DBA Triage Using Heatmaps

by Jun 17, 2015

The word “triage” for me brings up images from MASH re-runs; or memories of emergency room visits with nurses quickly deciding whether you are healthy Triage_Tag_Backenough to sit and suffer in the lobby for a few hours.

For years, triage in the database performance world meant a simple listing of the instances with critical alerts and a quick way to decide which problems were the worst on a given instance.    Most database performance tool vendors told the same story of years, of detecting problems before end users were affected  (preferably.)

But the world changed gradually as DBAs were challenged to “do more with less” and the ratio of systems monitored to DBAs to resolve issues rose.  With DBAs sometimes responsible for monitoring hundreds of instances, the problem is no longer about highlighting critical alerts or even diagnosing a single instance rapidly.  Now the problem is about rapidly assessing the relative health of all monitored instances and quickly figuring out which instance should be tackled first.

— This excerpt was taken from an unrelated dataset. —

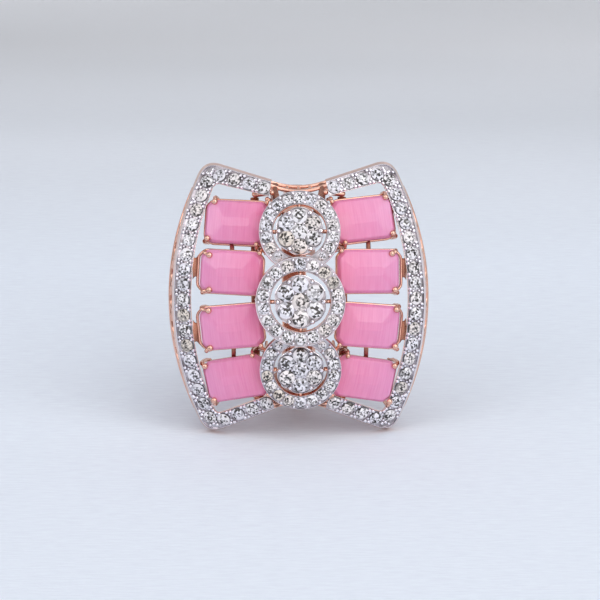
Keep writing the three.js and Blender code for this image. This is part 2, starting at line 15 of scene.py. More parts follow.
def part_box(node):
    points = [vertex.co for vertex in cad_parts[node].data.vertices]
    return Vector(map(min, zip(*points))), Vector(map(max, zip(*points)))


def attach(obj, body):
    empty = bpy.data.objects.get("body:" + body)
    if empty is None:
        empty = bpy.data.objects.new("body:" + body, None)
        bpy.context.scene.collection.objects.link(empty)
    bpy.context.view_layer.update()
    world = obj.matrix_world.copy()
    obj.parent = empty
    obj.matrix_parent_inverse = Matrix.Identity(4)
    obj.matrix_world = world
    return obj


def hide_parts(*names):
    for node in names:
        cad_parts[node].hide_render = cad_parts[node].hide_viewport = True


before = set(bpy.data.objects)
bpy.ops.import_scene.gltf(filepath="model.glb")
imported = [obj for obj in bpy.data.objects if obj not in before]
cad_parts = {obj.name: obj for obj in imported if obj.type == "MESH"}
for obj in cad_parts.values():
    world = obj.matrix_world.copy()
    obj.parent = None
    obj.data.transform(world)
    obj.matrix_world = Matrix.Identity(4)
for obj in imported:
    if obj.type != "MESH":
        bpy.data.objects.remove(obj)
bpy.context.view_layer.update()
random.seed(7)

MM = 0.001  # the scene is in metres

# ---------------------------------------------------------------- sizes, the CAD part's or close to them
BAND_INNER, BAND_THICK, BAND_WIDTH, SHOULDER_WIDTH, BAND_OPEN_Z = 8.65, 1.6, 2.4, 3.2, 4.2
BAND_OUTER = BAND_INNER + BAND_THICK
BAND_EDGE, BAND_ROUND = 0.12, 0.75  # how the bore's edges and the outside are rounded

DOME_RADIUS, DOME_TOP = 25.0, 15.0

SIDE_X, SIDE_RADIUS, RAIL_WIDTH = 11.75, 28.0, 1.62
ARM_ENDS = {1: ((2.55, 10.97), (2.8, 9.65)), -1: ((2.4, 10.25), (2.75, 8.8))}  # outer, inner corner
CORNER_OUTER, CORNER_INNER = (8.65, 12.8), (7.8, 10.85)
CORNER_CUT_OUTER, CORNER_CUT_INNER = 1.4, 0.5
RAIL_THICK, RAIL_FLARE, RAIL_LIP = 1.15, 0.19, 0.09
RAIL_STONE, RAIL_PITCH = 1.24, 1.43
BEAD, SMALL_BEAD, BEAD_INSET = 0.19, 0.13, 0.2  # radii, and how far in from the plate's edges

MEDALLION_PITCH, MEDALLION_TILT = 6.5, math.radians(12.5)
MIDDLE = {"radius": 4.18, "hole": 2.8, "dish": 2.5, "height": 16.1, "thick": 1.1, "stone": 1.13}
OUTER = {"radius": 3.81, "hole": 2.48, "dish": 2.28, "height": 14.7, "thick": 0.72, "stone": 1.04}
HALO_STONES = 18
DISH_THICK = 1.0
GIRDLE_DEPTH = 0.1

GEM_LENGTH, GEM_WIDTH, GEM_CUT = 6.0, 4.05, 0.62
GEM_STAND = 0.6  # how much of the dome's slope up the head a stone follows
GEM_ROWS = {  # row: x, z, turn in degrees, how far the girdle lies below the dome
    "1": (6.0, 7.45, 7, 0.68),
    "2": (6.5, 2.65, 2, 0.55),
    "3": (6.5, -2.5, 6, 0.55),
    "4": (6.0, -7.5, 12, 0.68),
}
HAND_SET = {  # the stones that sit a little off their row's place: x, z, turn
    "left_1": (0.0, -0.1, -2),
    "right_1": (0.12, 0.1, 1),
    "left_2": (0.0, 0.0, 1.5),
    "right_2": (0.05, 0.0, -2),
    "left_4": (0.15, 0.0, 0),
    "right_4": (0.15, -0.12, 0),
}
WIRE_LEVEL, WIRE_INSET, WIRE_OUTER_END = -0.38, 0.03, 0.34
WIRE_INSETS = {"1": -0.05, "4": 0.14}  # how far in the wire lies where a row differs
FOOT_LEVEL, FOOT_INSET = -1.72, 0.62
LINK_SINK = 0.22  # how far a link lies behind the wire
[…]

One good way to perform this triage task is to sort all instances based on a single score, a health index, that gives an indication of the relative health of that instance to other instances monitored.

What is the purpose?

The challenge is to represent hundreds of instances in a single screen while making it possible to visualize relative health.   The health index values range from 0 to 100 with 100 being the best score.  The DBA can visualize the relative health based on the shaded spectrum of colors, always sorted to place the worst instance in the top left corner.

The instance boxes are all the same size so the same display can be used to assess the overall health of all instances as well as the relative health between instances.  Heatmaps that use size to indicate poor health can be misleading to overall status of all instances as the majority of the environment gets reduced to a small blip.

2015-04-08_22-52-24

What does the health index mean?

The Diagnostic Manager health index is calculated with a score and adjusted or normalized as needed to represent relative health among monitored instances.  The default formula is 6 * Critical Alerts + 3* Warning Alerts + 1 * Informational Alerts.  This raw score is then normalized as needed so that the best instances have a score of 100% health.

Idera will be providing access to the relative factors for customers who want to tweak the formula based on their preferences.

Time to diagnose

Did you notice the little Diagnostic Manager icon in the summary instance view?  That little icon launches the DM Console in context to the instance identified.  And you are on your way to working through your triage queue one instance at a time!